Robert Hughes opens this authoritative, searingly smart history with his own arrival in Rome in 1958, as a wide-eyed twenty-year-old from Australia. We see him blissfully plunging into the life of the city, his exhilaration palpable on the page, his life-long passion for the place bursting into being. And then he shares the breadth of that passion with us: detailing the city’s physical, political, social, and artistic evolution through the ages from its foundation to its present moment, discussing government, religion, architecture, painting, sculpture, and cinema, providing in-depth portraits of political and cultural figures (from Caesar to Mussolini and from Cicero to Fellini). Finally, he brings us up to the twenty-first century to regale us with his impressions of a city he now sees run rampant with mass and tourist culture.
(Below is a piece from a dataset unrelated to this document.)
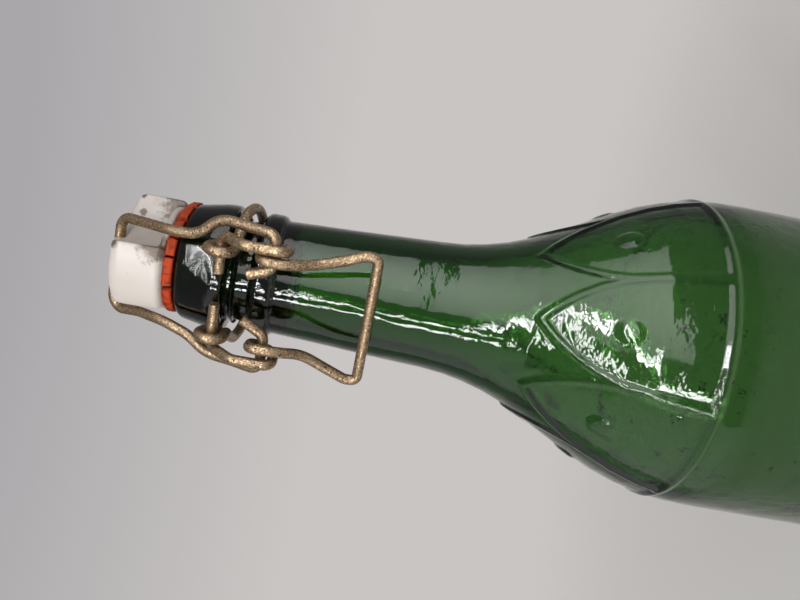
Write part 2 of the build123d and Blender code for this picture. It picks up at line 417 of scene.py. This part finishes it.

Sometimes loving, sometimes enraged, never less than impassioned, sharply discerning, and delectably opinionated, Robert Hughes gives us the great city of Rome as only he can.
About the Author
Robert Hughes was chief art critic for Time from 1970 until 2001, and he has continued to contribute to the magazine. His books include The Shock of the New, The Fatal Shore, Nothing if Not Critical, Barcelona, Goya, and Things I Didn’t Know, and he is the recipient of numerous awards and prizes. He lives in New York City.